Narcissism seems to be everywhere, and many would say, more and more, with each and every passing day. What’s up with this? Is it true? Or, are we just more inclined to label traits or behavior of others as being narcissistic when maybe it isn’t narcissism? Is narcissism as prevalent as it seems? Is there a difference between self-absorption and narcissism? Narcissism is what is behind a tremendous lack of civility or its absence in everyday interactions with strangers in stores or with many neighbours for example. Narcissistic entitlement is obliterating what was and could otherwise still be cooperation among strangers, those in relationships etc., and neighbours.
The Rise of Cultural Narcissism
Riding the wave of ever-increasing technology there is a noticeable and on-going rise in cultural narcissism. This can be evidenced by shifts in cultural and societal values. Real life has, in many ways, meshed with television making household names out of the newly famous or infamous getting attention and importance without actual corresponding achievement. That people feel entitled to this money, attention, and fame, without actual achievement is in and of itself narcissisistc because it is a false sense of entitlement mixing with delusions of grandeur.
People, whether they are on reality tv shows, or in viral videos on the internet, for example, are seeking the validation of the masses as a remedy to their own low self-esteem, low self-worth, and inability to validate themselves for who they really are. There is such an excessive focus on materialism that also accompanies this over-compensation and strong desire for attention.
What is Narcissistic About This?
Expecting to be famous for essentially nothing other than glorifying one’s personal dysfunction and then feeling special about that indicates an out of focus self-focus. Indicates an out of balance perspective that has at its center one’s over-compensating for what one lacks from within.
There is a growing cultural belief exhibited by many people that what they are doing or who they are should warrant an excessive amount of attention and admiration. This stems from an over-focus on self. What could be termed actually a lack of healthy focus on self and described rather as a self-indulgent and out-of-touch with reality mindset. A mindset driven by the reality that people in the narcissistic pursuit of fame, attention, and money, are focusing excessively on a self that they do not even know. Essentially they are living in and through a pseudo-self of a false self. This adds to the evidence that narcissism is indeed palpable.

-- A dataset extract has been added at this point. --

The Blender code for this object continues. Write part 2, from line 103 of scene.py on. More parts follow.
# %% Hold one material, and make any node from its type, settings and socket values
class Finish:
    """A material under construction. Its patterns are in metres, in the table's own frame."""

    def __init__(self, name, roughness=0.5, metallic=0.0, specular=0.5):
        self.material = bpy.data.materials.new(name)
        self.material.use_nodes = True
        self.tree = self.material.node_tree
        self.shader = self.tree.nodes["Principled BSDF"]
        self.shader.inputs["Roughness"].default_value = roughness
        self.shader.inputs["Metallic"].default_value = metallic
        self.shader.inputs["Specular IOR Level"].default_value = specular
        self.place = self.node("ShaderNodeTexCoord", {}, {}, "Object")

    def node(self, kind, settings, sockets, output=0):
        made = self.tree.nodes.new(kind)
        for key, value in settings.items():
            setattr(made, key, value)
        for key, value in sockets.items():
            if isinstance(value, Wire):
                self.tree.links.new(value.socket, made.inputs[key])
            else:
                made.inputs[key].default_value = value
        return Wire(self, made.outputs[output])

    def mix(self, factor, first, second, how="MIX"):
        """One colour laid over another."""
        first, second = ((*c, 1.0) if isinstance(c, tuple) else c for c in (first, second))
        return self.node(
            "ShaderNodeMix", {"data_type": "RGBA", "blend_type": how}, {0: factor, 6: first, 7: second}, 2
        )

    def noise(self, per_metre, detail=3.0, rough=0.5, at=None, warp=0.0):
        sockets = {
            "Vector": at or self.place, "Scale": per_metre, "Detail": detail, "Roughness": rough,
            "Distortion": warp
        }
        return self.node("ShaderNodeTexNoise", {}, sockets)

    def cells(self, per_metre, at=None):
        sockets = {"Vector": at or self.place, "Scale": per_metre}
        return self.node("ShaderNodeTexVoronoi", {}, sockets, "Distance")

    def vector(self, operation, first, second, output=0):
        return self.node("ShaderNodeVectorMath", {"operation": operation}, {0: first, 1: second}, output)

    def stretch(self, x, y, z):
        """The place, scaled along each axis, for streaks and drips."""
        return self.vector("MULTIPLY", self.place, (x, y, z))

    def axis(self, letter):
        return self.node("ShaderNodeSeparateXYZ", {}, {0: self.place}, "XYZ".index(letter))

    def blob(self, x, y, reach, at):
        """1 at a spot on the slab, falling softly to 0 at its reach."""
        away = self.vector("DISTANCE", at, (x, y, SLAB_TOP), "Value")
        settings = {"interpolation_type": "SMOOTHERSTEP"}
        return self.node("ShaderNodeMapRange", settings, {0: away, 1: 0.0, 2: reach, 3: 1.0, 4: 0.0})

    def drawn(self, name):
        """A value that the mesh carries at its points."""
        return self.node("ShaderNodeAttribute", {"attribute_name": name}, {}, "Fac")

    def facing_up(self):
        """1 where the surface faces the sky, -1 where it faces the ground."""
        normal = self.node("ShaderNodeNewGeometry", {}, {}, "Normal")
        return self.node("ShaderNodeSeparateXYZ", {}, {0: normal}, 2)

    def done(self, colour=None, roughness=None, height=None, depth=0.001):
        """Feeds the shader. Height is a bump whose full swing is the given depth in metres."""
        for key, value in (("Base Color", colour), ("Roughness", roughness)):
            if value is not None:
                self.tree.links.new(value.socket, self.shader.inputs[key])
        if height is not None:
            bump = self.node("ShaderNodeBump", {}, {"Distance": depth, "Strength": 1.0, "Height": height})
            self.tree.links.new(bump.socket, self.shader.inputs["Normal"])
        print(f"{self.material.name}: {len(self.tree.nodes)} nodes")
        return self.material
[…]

Narcissism is the life-blood of the false self of any human being. This is more apparent in those who have unresolved abandonment issues from childhood, whether they meet the criteria to be diagnosed with Borderline Personality Disorder, Narcissistic Personality Disorder, Histrionic Personality Disorder, or other forms of mental illness or not.

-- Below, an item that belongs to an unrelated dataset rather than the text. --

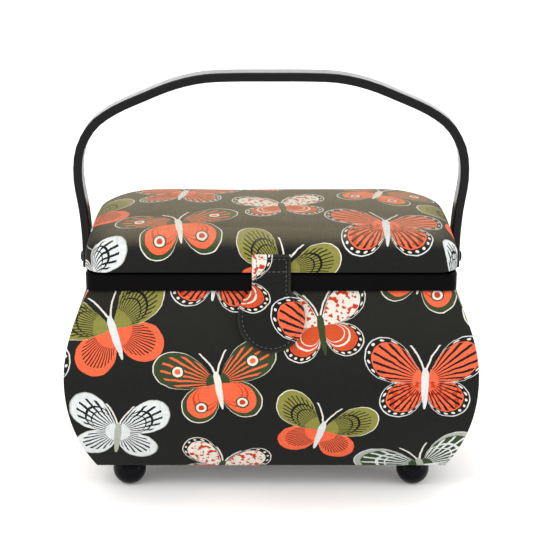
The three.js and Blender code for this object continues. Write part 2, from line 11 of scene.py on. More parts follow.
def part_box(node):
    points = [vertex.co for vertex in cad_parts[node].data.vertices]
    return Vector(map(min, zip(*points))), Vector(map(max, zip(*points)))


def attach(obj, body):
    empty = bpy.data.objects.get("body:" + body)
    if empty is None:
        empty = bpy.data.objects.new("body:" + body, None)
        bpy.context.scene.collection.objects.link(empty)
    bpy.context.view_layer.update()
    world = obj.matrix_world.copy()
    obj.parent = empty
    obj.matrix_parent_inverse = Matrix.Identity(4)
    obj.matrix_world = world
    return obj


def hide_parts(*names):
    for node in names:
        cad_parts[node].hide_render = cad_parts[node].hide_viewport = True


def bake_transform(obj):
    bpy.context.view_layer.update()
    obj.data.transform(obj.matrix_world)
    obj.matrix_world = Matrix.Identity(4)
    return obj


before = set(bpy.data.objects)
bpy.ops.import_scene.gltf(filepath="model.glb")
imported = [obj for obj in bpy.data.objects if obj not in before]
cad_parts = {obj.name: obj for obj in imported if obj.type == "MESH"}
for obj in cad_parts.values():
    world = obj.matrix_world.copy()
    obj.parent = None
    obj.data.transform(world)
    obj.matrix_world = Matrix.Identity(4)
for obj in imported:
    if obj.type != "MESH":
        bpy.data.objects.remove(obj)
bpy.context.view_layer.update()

GIRTH_Z = 0.100  # height of the box's widest girth
CLOTH = 0.0009  # thickness of the covers

# The printed cloth is a lattice of cells, in millimetres, and repeats over this many of them.
COLUMNS, ROWS = 4, 4
CELL_X, CELL_Y = 76.0, 84.0
REPEAT_X = COLUMNS * CELL_X
REPEAT_Y = ROWS * CELL_Y

# ---------------------------------------------------------------- colours


def linear(code):
    """A colour such as "f16d48" as linear red, green, blue and alpha."""
    parts = [int(code[i : i + 2], 16) / 255 for i in (0, 2, 4)]
    return [c / 12.92 if c <= 0.04045 else ((c + 0.055) / 1.055) ** 2.4 for c in parts] + [1.0]


GROUND = linear("1e1f1d")
CORAL = linear("f56a45")
DARK_CORAL = linear("cc3f18")
ORANGE = linear("d2512a")
CREAM = linear("ebe4d8")
WHITE = linear("dfe3e2")
GREY = linear("aeb2a6")
OLIVE = linear("8d8a42")
GREEN = linear("39482c")
INK = linear("1b1d1d")
# The pale veil of painted light, mixed into the print where the painted-light attribute is set.
PAINTED_LIGHT_VEIL = linear("a3977b")

# ---------------------------------------------------------------- arithmetic that builds nodes


class Num:
    """A number that varies over a surface. Arithmetic on it adds Math nodes."""

    def __init__(self, tree, socket):
        self.tree = tree
        self.socket = socket

    def node(self, operation, *values):
        made = self.tree.nodes.new("ShaderNodeMath")
        made.operation = operation
        for slot, value in zip(made.inputs, values):
            if isinstance(value, Num):
                self.tree.links.new(value.socket, slot)
            else:
                slot.default_value = value
        return Num(self.tree, made.outputs[0])

    def __add__(self, other):
        return self.node("ADD", self, other)

    def __sub__(self, other):
        return self.node("SUBTRACT", self, other)

    def __rsub__(self, other):
        return self.node("SUBTRACT", other, self)

    def __mul__(self, other):
        return self.node("MULTIPLY", self, other)

    def __truediv__(self, other):
        return self.node("DIVIDE", self, other)

    def __lt__(self, other):
        return self.node("LESS_THAN", self, other)

    def __gt__(self, other):
        return self.node("GREATER_THAN", self, other)

    def __and__(self, other):
        return self.node("MULTIPLY", self, other)

    def __or__(self, other):
        return self.node("MAXIMUM", self, other)

    def outside(self):
        return self.node("SUBTRACT", 1.0, self)

    def within(self, middle, half):
        """1 where this number is within half of middle."""
        return self.node("COMPARE", self, middle, half)

    def wrapped(self, low, high):
        return self.node("WRAP", self, high, low)

    def part(self):
        return self.node("FRACT", self)

    def size(self):
        return self.node("ABSOLUTE", self)

    def sine(self):
        return self.node("SINE", self)

    def clamped(self):
        return self.node("MINIMUM", self.node("MAXIMUM", self, 0.0), 1.0)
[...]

Is There A Difference Between Self-Absorption and Narcissism?
It may depend upon how one defines self-absorption. I think it is fair to say that self-absorption is a fairly narcissistic way of being. That said, there are degrees of self-absorption. Some would argue that some degree of self-focus or self-absorption has all to do with the expression of individuality. At what point does one’s own individual expression or perception become too inner-focused, or inner-directed enough for it to meet the criteria of being narcissisistic?

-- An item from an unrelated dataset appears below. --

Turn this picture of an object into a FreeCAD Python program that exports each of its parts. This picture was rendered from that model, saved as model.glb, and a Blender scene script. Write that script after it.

Anything that leans to the extreme, at the very least, encroaches upon narcissistic territory. It is in the median, the middle, from a healthy balance of inner and out-directed focus that narcissism is not prevalent. Balance and the middle-ground of healthy reasonable paradox in culture is not as common as one could argue it has been in the past. We see evidenced the absence of said in front of our very eyes on television and computer screens with alarming regularity. So much so, that for growing numbers of people, deeply indoctrinated now in the narcissism of a dominant technology driven pop culture there is now a conditioned response which sees this prevalence of narcissism as “normal”.
Could this be why it seems easier and easier to identify narcissism as being practically everywhere these days?